Just as fishing stocks are targeted by illegal poachers, so too is underwater heritage threatened by illegal salvaging and looting. The recent unauthorized disturbance of three near-pristine Japanese shipwrecks in Malaysian waters has destroyed the thriving marine ecosystems that such wrecks support. The damage caused to these underwater museums has had a devastating impact on local diving companies and small-scale fishermen. In Indonesia, these illicit activities appear to be becoming increasingly sophisticated and audacious, including the most recent damage to HMAS Perth.
Heritage in the margins
Despite its importance, underwater cultural heritage remains a relatively new concept, and tends to be overshadowed by other legal and policy priorities. At this week’s UN oceans conference in New York, plenary meetings are focusing on reducing marine pollution, protecting marine and coastal ecosystems, and addressing ocean acidification. Underwater cultural heritage, meanwhile, was discussed in a side event held in the margins.
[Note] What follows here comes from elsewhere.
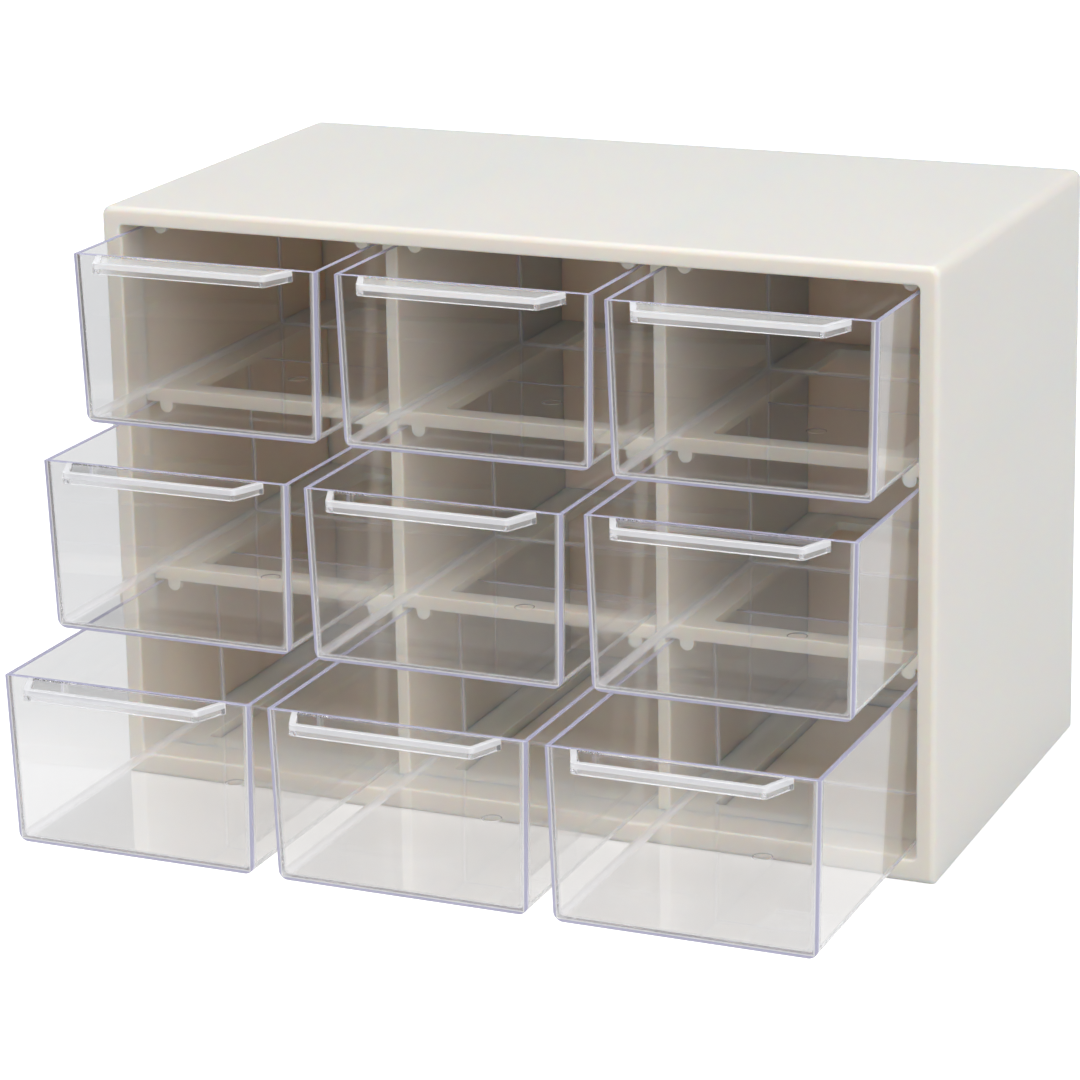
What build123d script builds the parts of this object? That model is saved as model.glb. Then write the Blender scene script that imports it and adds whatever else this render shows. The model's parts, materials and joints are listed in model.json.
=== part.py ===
from build123d import *
import os

# A parts bin cabinet: a moulded case holding nine clear drawers in three rows of three.
# Millimetres. X runs to the right, Y to the back and Z up. The origin is the centre of the
# case's underside. The drawers stand open in steps, the bottom row furthest.

os.makedirs("parts", exist_ok=True)

column_names = ["left", "centre", "right"]
row_names = ["bottom", "middle", "top"]
columns = len(column_names)
rows = len(row_names)

# Outer case
case_width = 180.0
case_depth = 98.0
case_height = 124.0
case_wall = 2.4
band_side = 4.0  # thickness of the band round the front opening: at the sides,
band_top = 3.8  # above the opening
band_bottom = 4.8  # and below it
band_depth = 9.0  # how far the band runs back from the front
top_edge_radius = 2.0
base_edge_radius = 0.8
front_edge_radius = 1.2
opening_edge_radius = 0.5
opening_corner_radius = 1.0
fit_gap = 0.1  # clearance all round between seated pieces

# Back panel
panel_thickness = 2.4
bead_width = 1.0
bead_height = 0.4

# Dividers
divider_thickness = 2.7
divider_seat = 0.8  # depth of the grooves that hold the dividers in floor and ceiling
divider_edge_radius = 0.4

# Shelf frames and floor frames
shelf_thickness = 1.8
bar_depth = 5.0  # front and rear bars, front to back
bar_drop = 1.2  # how far a shelf's front bar reaches below its ledges
ledge_width = 8.5  # side ledges, measured from the side of the column
frame_corner_radius = 1.0
frame_edge_radius = 0.3
tongue_thickness = 1.0
tongue_depth = 0.8
tongue_setback = 3.0  # the tongues start this far behind the front edge

# Stop tabs
tab_width = 2.9
tab_thickness = 1.6
tab_inset = 4.6  # from the side of the column to the tab's middle
tab_overlap = 1.5  # how far a tab reaches below the rim of a drawer

# Drawers
drawer_wall = 1.0
drawer_side_gap = 0.55
drawer_lift = 0.3  # running clearance under a drawer
drawer_headroom = 1.8  # from the rim up to the underside of the shelf above
drawer_rear_gap = 0.4  # to the back panel when the drawer is shut
drawer_setback = 0.6  # from the front wall of a shut drawer to the dividers behind it
side_draft = 0.9  # how much each side leans in from rim to floor
end_draft = 0.7  # the same for the front and the rear
drawer_corner_radius = 2.0
gate_radius = 2.0
gate_depth = 0.3

# Pull plate along the front rim
pull_back_width = 44.4
pull_front_width = 38.2
pull_reach = 6.9
pull_thickness = 1.2
pull_lip = 2.3  # from the top of the plate to the foot of its lip
pull_corner_radius = 1.2
pull_root = 0.6  # how deep the plate is rooted in the front wall

# How far each drawer stands out of the case's front, left to right
rest_reach = {
    "bottom": (54.0, 54.0, 54.5),
    "middle": (35.0, 35.5, 34.0),
    "top": (19.5, 19.5, 22.5),
}

# Places that follow from the sizes
front_y = -case_depth / 2
back_y = case_depth / 2
rack_y = front_y + band_depth
panel_y = back_y - panel_thickness
opening_width = case_width - 2 * band_side
opening_height = case_height - band_top - band_bottom
opening_middle_z = band_bottom + opening_height / 2
inside_width = case_width - 2 * case_wall
inside_height = case_height - 2 * case_wall
ceiling_z = case_height - case_wall
column_width = (opening_width - (columns - 1) * divider_thickness) / columns
column_pitch = column_width + divider_thickness
row_height = (opening_height - (rows - 1) * shelf_thickness) / rows
row_pitch = row_height + shelf_thickness
rack_length = panel_y - rack_y
tab_length = drawer_headroom + tab_overlap

drawer_width = column_width - 2 * drawer_side_gap
drawer_height = row_height - drawer_lift - drawer_headroom
shut_front_y = rack_y - drawer_setback - drawer_wall
drawer_length = panel_y - drawer_rear_gap - shut_front_y


def column_x(column):
    """Middle of a column."""
    return (column - (columns - 1) / 2) * column_pitch


def divider_x(index):
    """Middle of a divider."""
    return (column_x(index) + column_x(index + 1)) / 2


def row_floor(row):
    """Level on which the drawers of a row slide."""
    return band_bottom + row * row_pitch


def frame_span(column):
    """Left and right ends of a frame: the dividers, or the case's walls in the outer columns."""
    left = column_x(column) - column_width / 2
    right = column_x(column) + column_width / 2
    if column == 0:
        left = -inside_width / 2
    if column == columns - 1:
        right = inside_width / 2
    return left, right


def tab_middles(column):
    """Middles of the two stop tabs of a column."""
    reach = column_width / 2 - tab_inset
    return column_x(column) - reach, column_x(column) + reach


def tab_sketch(middles, root_z, row_top):
    """Sketch of round-ended tabs that hang from root_z to tab_length below row_top."""
    foot_z = row_top - tab_length + tab_width / 2
    with BuildSketch(Plane.XZ.offset(-rack_y)) as tabs:
        for x in middles:
            with Locations((x, (root_z + foot_z) / 2)):
                Rectangle(tab_width, root_z - foot_z)
            with Locations((x, foot_z)):
                Circle(tab_width / 2)
    return tabs.sketch


def pull_outline(x, y, inset):
    """Corners of the pull plate, with its front and ends drawn in by inset."""
    back_half = pull_back_width / 2 - inset
    front_half = pull_front_width / 2 - inset
    back = y + pull_root
    front = y - pull_reach + inset
    return [
        (x - back_half, back),
        (x - front_half, front),
        (x + front_half, front),
        (x + back_half, back),
    ]


# Outer case: sleeve with a thicker band round its front opening
with BuildPart() as outer_case:
    with BuildSketch(Plane.XZ.offset(-back_y)):
        with Locations((0, case_height / 2)):
            Rectangle(case_width, case_height)
    extrude(amount=case_depth)
    fillet(outer_case.edges().filter_by(Axis.Y).group_by(Axis.Z)[-1], top_edge_radius)
    fillet(outer_case.edges().filter_by(Axis.Y).group_by(Axis.Z)[0], base_edge_radius)
    fillet(outer_case.faces().sort_by(Axis.Y)[0].edges(), front_edge_radius)
    with BuildSketch(Plane.XZ.offset(-front_y)):
        with Locations((0, opening_middle_z)):
            RectangleRounded(opening_width, opening_height, opening_corner_radius)
    extrude(amount=-band_depth, mode=Mode.SUBTRACT)
    fillet(outer_case.faces().sort_by(Axis.Y)[0].inner_wires()[0].edges(), opening_edge_radius)
    with BuildSketch(Plane.XZ.offset(-back_y)):
        with Locations((0, case_height / 2)):
            Rectangle(inside_width, inside_height)
    extrude(amount=case_depth - band_depth, mode=Mode.SUBTRACT)
    # grooves in floor and ceiling for the dividers
    for index in range(columns - 1):
        with BuildSketch(Plane.XZ.offset(-back_y)):
            with Locations((divider_x(index), case_height / 2)):
                Rectangle(divider_thickness + 2 * fit_gap, inside_height + 2 * divider_seat)
        extrude(amount=back_y - rack_y, mode=Mode.SUBTRACT)
    # grooves in the side walls for the tongues of the shelf frames
    for row in range(1, rows):
        with BuildSketch(Plane.XZ.offset(-back_y)):
            with Locations((0, row_floor(row) - shelf_thickness / 2)):
                Rectangle(inside_width + 2 * tongue_depth, tongue_thickness + 2 * fit_gap)
        extrude(amount=back_y - rack_y - tongue_setback + fit_gap, mode=Mode.SUBTRACT)
    # groove all round for the back panel's bead
    with BuildSketch(Plane.XZ.offset(-(panel_y + back_y + bead_width) / 2 - fit_gap)):
        with Locations((0, case_height / 2)):
            Rectangle(inside_width + 2 * bead_height, inside_height + 2 * bead_height)
    extrude(amount=bead_width + 2 * fit_gap, mode=Mode.SUBTRACT)
    for column in range(columns):
        tabs = tab_sketch(tab_middles(column), ceiling_z, row_floor(rows) - shelf_thickness)
        extrude(tabs, amount=-tab_thickness)
outer_case.part.label = "outer_case"
export_step(outer_case.part, "parts/outer_case.step")

# Back panel: plain plate with a bead round its edge
with BuildPart() as back_panel:
    with BuildSketch(Plane.XZ.offset(-back_y)):
        with Locations((0, case_height / 2)):
            Rectangle(inside_width - 2 * fit_gap, inside_height - 2 * fit_gap)
    extrude(amount=panel_thickness)
    bead_growth = 2 * (bead_height - fit_gap)
    with BuildSketch(Plane.XZ.offset(-(panel_y + back_y + bead_width) / 2)):
        with Locations((0, case_height / 2)):
            Rectangle(inside_width + bead_growth, inside_height + bead_growth)
    extrude(amount=bead_width)
back_panel.part.label = "back_panel"
export_step(back_panel.part, "parts/back_panel.step")

# Dividers: upright walls between the columns, grooved for the shelf frames
for index, side in enumerate(["left", "right"]):
    with BuildPart() as divider:
        with BuildSketch(Plane.XZ.offset(-panel_y)):
            with Locations((divider_x(index), case_height / 2)):
                Rectangle(divider_thickness, inside_height + 2 * (divider_seat - fit_gap))
        extrude(amount=rack_length)
        fillet(divider.edges().filter_by(Axis.Z).group_by(Axis.Y)[0], divider_edge_radius)
        with BuildSketch(Plane.XZ.offset(-panel_y)):
            for row in range(1, rows):
                for face in (-1, 1):
                    groove_x = divider_x(index) + face * (divider_thickness - tongue_depth) / 2
                    with Locations((groove_x, row_floor(row) - shelf_thickness / 2)):
                        Rectangle(tongue_depth, tongue_thickness + 2 * fit_gap)
        extrude(amount=rack_length - tongue_setback + fit_gap, mode=Mode.SUBTRACT)
    divider.part.label = f"divider_{side}"
    export_step(divider.part, f"parts/{divider.part.label}.step")

# Frames: an open rectangle in each column of each level. Those of the upper levels have a
# taller front bar, tongues at their sides and stop tabs under the front bar. The floor frames
# lie on the floor.
for row in range(rows):
    frame_top = row_floor(row)
    frame_bottom = case_wall if row == 0 else frame_top - shelf_thickness
    for column, column_name in enumerate(column_names):
        left, right = frame_span(column)
        with BuildPart() as frame:
            with BuildSketch(Plane.XY.offset(frame_bottom)):
                with Locations(((left + right) / 2, (rack_y + panel_y) / 2)):
                    Rectangle(right - left - 2 * fit_gap, rack_length)
                with Locations((column_x(column), (rack_y + panel_y) / 2)):
                    RectangleRounded(
                        column_width - 2 * ledge_width,
                        rack_length - 2 * bar_depth,
                        frame_corner_radius,
                        mode=Mode.SUBTRACT,
                    )
            extrude(amount=frame_top - frame_bottom)
            if row > 0:
                with BuildSketch(Plane.XY.offset(frame_bottom)):
                    with Locations(((left + right) / 2, rack_y + bar_depth / 2)):
                        Rectangle(right - left - 2 * fit_gap, bar_depth)
                extrude(amount=-bar_drop)
            front_edges = frame.edges().filter_by(Axis.X).group_by(Axis.Y)[0]
            fillet(front_edges, frame_edge_radius)
            if row > 0:
                tongue_out = tongue_depth / 2 - fit_gap
                with BuildSketch(Plane.XZ.offset(-panel_y)):
                    for tongue_x in (left - tongue_out, right + tongue_out):
                        with Locations((tongue_x, frame_top - shelf_thickness / 2)):
                            Rectangle(tongue_depth, tongue_thickness)
                extrude(amount=rack_length - tongue_setback)
                tab_root = frame_bottom - bar_drop + frame_edge_radius
                tabs = tab_sketch(tab_middles(column), tab_root, frame_bottom)
                extrude(tabs, amount=-tab_thickness)
        level_name = ["floor", "lower", "upper"][row]
        kind = "frame" if row == 0 else "shelf"
        frame.part.label = f"{level_name}_{kind}_{column_name}"
        export_step(frame.part, f"parts/{frame.part.label}.step")

# Drawers: open clear boxes, narrower at the floor, with a pull plate along the front rim
for row, row_name in enumerate(row_names):
    floor_z = row_floor(row) + drawer_lift
    rim_z = floor_z + drawer_height
    for column, column_name in enumerate(column_names):
        x = column_x(column)
        drawer_front = front_y - rest_reach[row_name][column]
        middle_y = drawer_front + drawer_length / 2
        with BuildPart() as drawer:
            with BuildSketch(Plane.XY.offset(floor_z)):
                with Locations((x, middle_y)):
                    Rectangle(drawer_width - 2 * side_draft, drawer_length - 2 * end_draft)
            with BuildSketch(Plane.XY.offset(rim_z)):
                with Locations((x, middle_y)):
                    Rectangle(drawer_width, drawer_length)
            loft()
            fillet(drawer.edges().filter_by(Axis.Y).group_by(Axis.Z)[0], drawer_corner_radius)
            offset(amount=-drawer_wall, openings=drawer.faces().sort_by(Axis.Z)[-1])
            # mark of the moulding gate, a shallow round recess under the floor
            with BuildSketch(Plane.XY.offset(floor_z)):
                with Locations((x, middle_y)):
                    Circle(gate_radius)
            extrude(amount=gate_depth, mode=Mode.SUBTRACT)
            with BuildSketch(Plane.XY.offset(rim_z)):
                with BuildLine():
                    Polyline(*pull_outline(x, drawer_front, 0), close=True)
                make_face()
            extrude(amount=-pull_thickness)
            with BuildSketch(Plane.XY.offset(rim_z)):
                with BuildLine():
                    Polyline(*pull_outline(x, drawer_front, 0), close=True)
                make_face()
                with BuildLine():
                    Polyline(*pull_outline(x, drawer_front, pull_thickness), close=True)
                make_face(mode=Mode.SUBTRACT)
            extrude(amount=-pull_lip)
            fillet(drawer.edges().filter_by(Axis.Z).group_by(Axis.Y)[0], pull_corner_radius)
        drawer.part.label = f"drawer_{row_name}_{column_name}"
        export_step(drawer.part, f"parts/{drawer.part.label}.step")
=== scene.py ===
import json
import math

import bmesh
import bpy
from mathutils import Matrix, Vector

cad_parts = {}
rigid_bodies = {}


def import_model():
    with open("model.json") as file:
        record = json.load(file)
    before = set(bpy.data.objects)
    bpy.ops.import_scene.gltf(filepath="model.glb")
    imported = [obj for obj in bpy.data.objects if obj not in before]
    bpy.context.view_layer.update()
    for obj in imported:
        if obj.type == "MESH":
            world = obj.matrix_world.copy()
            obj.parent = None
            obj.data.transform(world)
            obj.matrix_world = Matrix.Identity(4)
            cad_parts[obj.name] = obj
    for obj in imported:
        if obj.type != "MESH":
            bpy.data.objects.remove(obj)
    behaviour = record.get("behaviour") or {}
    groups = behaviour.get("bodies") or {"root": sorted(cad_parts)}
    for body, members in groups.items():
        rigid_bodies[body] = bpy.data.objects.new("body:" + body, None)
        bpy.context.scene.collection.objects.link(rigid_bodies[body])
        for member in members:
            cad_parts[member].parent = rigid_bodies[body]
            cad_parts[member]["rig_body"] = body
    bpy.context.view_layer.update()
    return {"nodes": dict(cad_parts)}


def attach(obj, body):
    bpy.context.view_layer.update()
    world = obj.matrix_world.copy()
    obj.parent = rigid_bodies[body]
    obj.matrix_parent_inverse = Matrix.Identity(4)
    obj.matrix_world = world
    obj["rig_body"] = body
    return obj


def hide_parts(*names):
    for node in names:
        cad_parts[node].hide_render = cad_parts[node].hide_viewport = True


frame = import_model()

# Looks for the parts bin cabinet: an ivory moulded case with nine clear drawers.
# Metres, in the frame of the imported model: X to the right, Y to the back, Z up, and the
# origin at the centre of the case's underside.

MM = 0.001

rows = ["top", "middle", "bottom"]
columns = ["left", "centre", "right"]
drawers = [f"drawer_{row}_{column}" for row in rows for column in columns]
ivory_nodes = [name for name in frame["nodes"] if name not in drawers]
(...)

The 2001 underwater heritage convention establishes basic principles for protecting these sites, but faces a number of challenges. Only 56 nations have signed or ratified the convention, and big maritime nations such as the US, China, and the UK have not. Australia has not ratified, but introduced new underwater cultural heritage legislation in November 2016 that brings this step closer. The heritage convention also faces the problem of perceived competition with the Law of the Sea, which sets the rules for how the oceans are shared and governed.
And what of HMAS Perth? In a strange twist of history, in the 1970s the Australian Embassy in Jakarta became aware that the bell of the ship had turned up in an Indonesian salvage yard. The embassy successfully negotiated the bell’s exchange, and it is now held in the Australian War Memorial: a small piece of history saved through cultural diplomacy.
Underwater cultural heritage is an essential part of our oceans and the way we relate to them. As important as it is to ensure a sustainable future for our oceans, it is also vital that we understand humanity’s historical relationship with them. Our future is invested in our oceans, and so is our past.